クレジットカードAPIガイドラインは、全銀協報告書と同様、カードサービスにおけるAPI連携について、カード会社とAPI接続先における情報セキュリティや利用者保護の規範・考え方を定める。項目や基本的な考え方は全銀協報告書と同様であり、カード会社とAPI接続先との間で、情報セキュリティに関するモニタリングのための取決めや、不正アクセス・情報流出時の対応方針や利用者に対する補償に関する取決めを行うことが求められている点は全銀協報告書と類似するが、一方で以下のような差異・特徴も有する。

クレジットカードAPIガイドラインが想定しているのは、「参照系」(API接続先が、利用者の依頼に基づき、カード会社の保有するデータを取得し、利用者に提供する機能)のみに限られる。このような参照系のサービスとしては、銀行APIにおける口座情報取得サービスと同様の家計簿サービスや会計サービス等のほか、最適カードのマッチング、残高不足アラートといったサービスが想定される。

これに対し、「更新系」(API接続先が、利用者の依頼に基づき、カード会社の保有するデータについて、生成、更新、削除を行うことを可能にする機能)・「認証系」(API接続先が、利用者の依頼に基づき、カード会社の保有する利用者を識別するための情報を取得する機能)は対象とされていない。また、利用者が、カード会社のウェブサイト等においてカードを利用するために用いるID・パスワードについては、API接続先が取り扱わない前提とされている。
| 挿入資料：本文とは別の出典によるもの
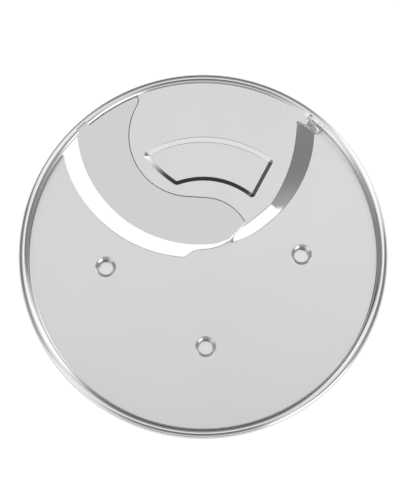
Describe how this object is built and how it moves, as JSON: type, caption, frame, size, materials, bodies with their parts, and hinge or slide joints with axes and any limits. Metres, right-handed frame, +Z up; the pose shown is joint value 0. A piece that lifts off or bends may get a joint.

このように、対象が参照系APIに限定されたことから、カードの不正利用といった利用者の資産が直接的に毀損することを念頭に置いた記載はされていない。

銀行APIに関する全銀協報告書と異なり、クレジットカードAPIガイドラインでは電文仕様標準の策定までは対象とされていない。これは、金融機関の残高照会等の業務に比べ、カード会社のデータは、各カード会社独自の設計思想に基づき仕様が策定されており、個社毎の乖離も大きく、標準化について業界内の合意形成に時間がかかるためであると説明されている。

クレジットカード取引等を規制する割賦販売法においては、現時点でオープンAPIの推進や電子決済等代行業のような規制導入に関する法改正は予定されていない。ガイドラインの位置付けとしても、カード会社に対し、APIの開放をその意に反して要求するものではないことが明記されている一方で、カード会社とAPI接続先の双方において合意がされている場合において、ガイドラインの規定に形式的に準拠していないケースでも、ガイドラインの主旨を逸脱しない範囲でAPI連携を妨げないとされている。

したがって、クレジットカードサービスに関するオープンAPIの導入は、各カード会社の個別戦略に応じ、柔軟性をもって取組みが行われることが期待されている。

【※補足事項】
本稿の内容は筆者の私見であり、所属する法律事務所の見解ではない。